--- SOURCE DATA ---
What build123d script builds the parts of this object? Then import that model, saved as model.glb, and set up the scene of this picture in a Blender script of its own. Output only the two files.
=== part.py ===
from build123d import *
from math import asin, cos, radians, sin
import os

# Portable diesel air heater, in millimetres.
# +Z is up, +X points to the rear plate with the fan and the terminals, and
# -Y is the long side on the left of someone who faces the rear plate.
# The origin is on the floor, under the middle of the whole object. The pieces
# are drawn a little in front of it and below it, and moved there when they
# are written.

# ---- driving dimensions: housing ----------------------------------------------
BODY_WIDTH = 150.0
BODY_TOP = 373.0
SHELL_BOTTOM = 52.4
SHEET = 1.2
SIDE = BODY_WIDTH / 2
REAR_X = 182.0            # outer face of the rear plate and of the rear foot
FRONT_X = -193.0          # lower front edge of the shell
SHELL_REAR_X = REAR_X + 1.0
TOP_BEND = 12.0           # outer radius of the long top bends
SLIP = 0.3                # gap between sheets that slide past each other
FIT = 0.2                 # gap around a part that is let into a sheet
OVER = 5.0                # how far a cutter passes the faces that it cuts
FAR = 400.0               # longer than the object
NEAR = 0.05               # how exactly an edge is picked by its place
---
- _SET TASK_
Where a line holds the string "object", copy that line.

- _FINISHED EXERCISE_
What build123d script builds the parts of this object? Then import that model, saved as model.glb, and set up the scene of this picture in a Blender script of its own. Output only the two files.
# The origin is on the floor, under the middle of the whole object. The pieces
FAR = 400.0               # longer than the object